I hope I'm not telling tales out of school by relating that. There are a lot of sketchy webzines out there. My intent is only to give props to a fiction site that deserves the credit and publicity.

Friday, March 07, 2008

New Toy

Before I get to the topic of the day, I'll mention author L.A. Mitchell who stops by here on occasion.

Her short story, "The Lost Highway" appears in the romance anthology Love Texas Style, published by The Wild Rose Press.

Check out the book, her website, and her Lost Month of Giveaways contest.

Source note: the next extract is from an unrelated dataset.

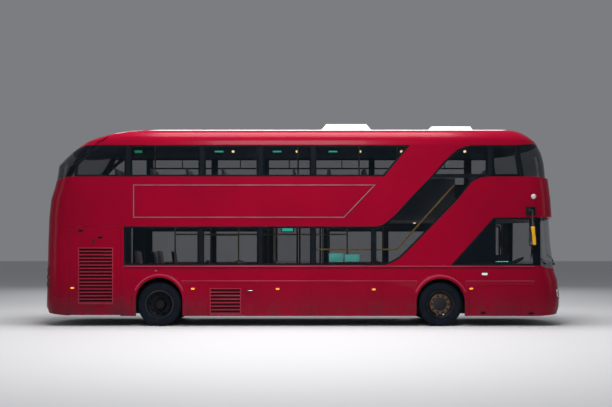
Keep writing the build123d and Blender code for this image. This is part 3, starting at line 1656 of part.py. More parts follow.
with BuildPart() as steering_wheel:
    with BuildSketch(Plane(WHEEL_CENTRE, x_dir=(0, 1, 0), z_dir=steer_plane.y_dir)) as grip:
        with Locations((STEER_R, 0)):
            Circle(STEER_TUBE)
    revolve(grip.sketch, axis=Axis(WHEEL_CENTRE, STEER_AXIS))
    with BuildSketch(steer_plane.offset(-14)) as spokes:
        Circle(60)
        with PolarLocations(STEER_R / 2, 3):
            Rectangle(STEER_R - 10, 34)
    extrude(spokes.sketch, amount=20)
keep(steering_wheel, "steering_wheel")

# Mirrors: one hangs from an arm ahead of each front side window
MIRROR_X = (station(4735), station(4835))
MIRROR_Y = (HALF + 40.0, HALF + 240.0)
MIRROR_Z = (1690.0, 2092.0)
MIRROR_CORNER = 55.0
MIRROR_EDGE = 22.0
ARM_R = 20.0
BRACKET_Z = 2417.0
BRACKET = (150.0, 184.0)
BRACKET_THICK = 16.0
MIRROR_MIDDLE = (MIRROR_X[0] + MIRROR_X[1]) / 2


def mirror_head(side):
    """A mirror's housing: rounded corners, and a softened front edge."""
    y = side * (MIRROR_Y[0] + MIRROR_Y[1]) / 2
    z = (MIRROR_Z[0] + MIRROR_Z[1]) / 2
    with BuildPart() as head:
        with BuildSketch(Plane((MIRROR_X[0], y, z), x_dir=(0, 1, 0), z_dir=(1, 0, 0))) as face:
            RectangleRounded(MIRROR_Y[1] - MIRROR_Y[0], MIRROR_Z[1] - MIRROR_Z[0], MIRROR_CORNER)
        extrude(face.sketch, amount=MIRROR_X[1] - MIRROR_X[0])
        chamfer(head.faces().sort_by(Axis.X)[-1].edges(), MIRROR_EDGE)
    return head.part


def mirror_arm(side):
    """The plate on the body and the bent arm down to the housing."""
    y = side * (MIRROR_Y[0] + MIRROR_Y[1]) / 2
    root = side * (HALF + FIT)
    plate = Plane((MIRROR_MIDDLE, root, BRACKET_Z), x_dir=(1, 0, 0), z_dir=(0, side, 0))
    with BuildPart() as arm:
        with BuildSketch(plate) as foot:
            RectangleRounded(*BRACKET, 40)
        extrude(foot.sketch, amount=BRACKET_THICK)
        rod((MIRROR_MIDDLE, root, BRACKET_Z), (MIRROR_MIDDLE, y, BRACKET_Z), ARM_R)
        rod((MIRROR_MIDDLE, y, BRACKET_Z), (MIRROR_MIDDLE, y, MIRROR_Z[1] - 5), ARM_R)
        with Locations((MIRROR_MIDDLE, y, BRACKET_Z)):
            Sphere(ARM_R)
    return arm.part


with BuildPart() as mirrors:
    for side in (-1, 1):
        add(mirror_head(side))
        add(mirror_arm(side))
keep(mirrors, "mirrors")


# Doors: every leaf turns on a pin at its middle, carried by two arms from an upright post
def door_leaf(name, post_x, toward, span):
    """A post with its arms, and its leaf, shut. toward is 1 where the leaf runs forward."""
    middle_x = post_x + toward * span / 2
    low_arm = FLOOR_TOP + DOOR_GAP
    high_arm = DOOR_HEAD - DOOR_GAP - ARM_THICK
    leaf_low = low_arm + ARM_THICK + DOOR_GAP
    leaf_high = high_arm - DOOR_GAP
    pin = 30.0
    with BuildPart() as post:
        rod((post_x, DOOR_PLANE, FLOOR_TOP + FIT), (post_x, DOOR_PLANE, DOOR_HEAD - FIT), POST_R)
        for z in (low_arm, high_arm):
            arm_x = sorted((post_x, middle_x))
            block(
                arm_x,
                (DOOR_PLANE - ARM_WIDTH / 2, DOOR_PLANE + ARM_WIDTH / 2),
                (z, z + ARM_THICK),
            )
            rod((middle_x, DOOR_PLANE, z), (middle_x, DOOR_PLANE, z + ARM_THICK), ARM_WIDTH / 2)
        rod((middle_x, DOOR_PLANE, low_arm), (middle_x, DOOR_PLANE, leaf_low + pin), PIN_R)
        rod((middle_x, DOOR_PLANE, leaf_high - pin), (middle_x, DOOR_PLANE, high_arm + 2), PIN_R)
    keep(post, name + "_post")

    near = post_x + toward * LEAF_EDGE
    far = post_x + toward * (span - LEAF_EDGE)
    leaf_x = sorted((near, far))
    border = 45.0
    web = 4.0
    with BuildPart() as leaf:
        block(
            leaf_x,
            (DOOR_PLANE - LEAF_THICK / 2, DOOR_PLANE + LEAF_THICK / 2),
            (leaf_low, leaf_high),
        )
        for y in (
            (DOOR_PLANE - LEAF_THICK, DOOR_PLANE - web),
            (DOOR_PLANE + web, DOOR_PLANE + LEAF_THICK),
        ):
            block(
                (leaf_x[0] + border, leaf_x[1] - border),
                y,
                (leaf_low + 3 * border, leaf_high - border),
                Mode.SUBTRACT,
            )
        for z in ((leaf_low - 1, leaf_low + pin + 1), (leaf_high - pin - 1, leaf_high + 1)):
            rod(
                (middle_x, DOOR_PLANE, z[0]),
                (middle_x, DOOR_PLANE, z[1]),
                PIN_R + FIT,
                Mode.SUBTRACT,
            )
    keep(leaf, name + "_leaf")


POST_INSET = POST_JAMB + POST_R


def double_door(name, opening):
    rear, front = opening
    span = (front - rear - 2 * POST_INSET - MEETING_GAP) / 2 + LEAF_EDGE
    door_leaf(name + "_rear", rear + POST_INSET, 1, span)
    door_leaf(name + "_front", front - POST_INSET, -1, span)
    print(name, "posts at", rear + POST_INSET, front - POST_INSET, "span", span)


double_door("front_door", FRONT_DOOR)
double_door("middle_door", MIDDLE_DOOR)
rear_span = REAR_DOOR[1] - REAR_DOOR[0] - POST_INSET - POST_JAMB + LEAF_EDGE
door_leaf("rear_door", REAR_DOOR[0] + POST_INSET, 1, rear_span)
print("rear_door post at", REAR_DOOR[0] + POST_INSET, "span", rear_span)

os.makedirs("parts", exist_ok=True)
for name, piece in pieces.items():
    export_step(piece, f"parts/{name}.step")
print(len(pieces), "pieces")
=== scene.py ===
"""Looks of a red double decker bus: paint, glass, tyres, lamps, trim and the fittings seen inside.

Metres. +X points forward, +Y to the nearside where the doors are, +Z up, with the origin on the
ground at mid length and mid width.
"""

import json
import math

import bpy
from mathutils import Matrix, Vector
from mathutils.bvhtree import BVHTree

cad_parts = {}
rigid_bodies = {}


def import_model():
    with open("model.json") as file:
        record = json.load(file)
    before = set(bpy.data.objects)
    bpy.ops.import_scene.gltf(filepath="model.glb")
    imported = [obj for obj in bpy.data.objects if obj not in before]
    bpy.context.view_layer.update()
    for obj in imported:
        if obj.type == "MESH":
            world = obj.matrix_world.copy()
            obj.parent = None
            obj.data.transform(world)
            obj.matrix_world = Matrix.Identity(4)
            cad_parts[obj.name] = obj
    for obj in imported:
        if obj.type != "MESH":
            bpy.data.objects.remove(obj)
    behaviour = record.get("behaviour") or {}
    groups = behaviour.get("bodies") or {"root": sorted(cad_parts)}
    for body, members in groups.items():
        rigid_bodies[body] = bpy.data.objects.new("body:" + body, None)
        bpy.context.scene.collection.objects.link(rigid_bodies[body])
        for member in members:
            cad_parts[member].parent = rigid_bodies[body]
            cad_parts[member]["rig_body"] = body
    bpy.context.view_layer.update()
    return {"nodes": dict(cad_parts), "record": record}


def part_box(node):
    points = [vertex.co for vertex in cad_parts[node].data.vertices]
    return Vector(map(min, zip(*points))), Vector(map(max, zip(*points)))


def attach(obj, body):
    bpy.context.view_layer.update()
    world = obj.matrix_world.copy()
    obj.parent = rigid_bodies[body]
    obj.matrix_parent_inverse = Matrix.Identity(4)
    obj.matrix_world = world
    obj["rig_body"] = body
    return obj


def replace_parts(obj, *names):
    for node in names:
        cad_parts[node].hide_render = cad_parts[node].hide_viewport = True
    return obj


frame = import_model()

# Camera, from the photograph: a level view square to the offside, aimed by the lens shift
CAMERA_PLACE = (0.0695, -19.080, 1.487)
CAMERA_LENS = 50.0
CAMERA_SENSOR = 36.0
CAMERA_SHIFT = 0.0848

# Sides, and the wheels' places, from the frame
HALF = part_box("roof_shell")[1].y
SIDES = {"offside": -1, "nearside": 1}
TYRE_LOW, TYRE_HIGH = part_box("front_tyre_offside")
WHEEL_R = (TYRE_HIGH.z - TYRE_LOW.z) / 2
TYRE_WIDTH = TYRE_HIGH.y - TYRE_LOW.y
TYRE_FACE = -TYRE_LOW.y
FRONT_X = (TYRE_LOW.x + TYRE_HIGH.x) / 2
REAR_X = sum(corner.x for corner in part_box("rear_tyres_offside")) / 2
TWIN_FACE = -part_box("rear_tyres_offside")[1].y + TYRE_WIDTH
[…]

In other news, I recently purchased a device I have not seen or used in a long, long time. It looks like this:

Weird looking, huh? It gets better. In order to use it, you have to put things on it, things that look like this:

I know, crazy! And what's amazing is when you turn the device on, it plays music. I'm not kidding!

What kind of music? Well, I'm not talking about toe tapping tunes.

I'm not talking about a funky groove.

I'm talking about music that makes me want to move.

Saturday, March 01, 2008

Bunch 'O Stuff

Congrats to Ken for winning the winter 2008 contest! And thanks to everyone who participated.

In February, I did have fun at Boskone. Didn't come close to completing a second draft of my book, but then that was an insanely ambitious target.

I did read through the first, crappy draft and made notes about how terrible it was. So for March:
~ Complete half of second draft of novel.

Everything else will be gravy.

I must have been in a strange mood because I laughed out loud for a full five minutes at the link below, tears and everything. Now it seems ... well, I won't spoil it. Garfield minus Garfield.

More fun is La Blogotheque. The videos feature musicians/bands performing impromptu while wandering streets, apartment buildings, subways, etc.

A word of warning, the main page of videos is huge, potentially browser crippling. Also, I couldn't get the video of The Ex (perhaps the best of the bunch IMHO) to play in Firefox; had to switch to IE. Extra points to the drummer of Malajube for creative use of the streetscape.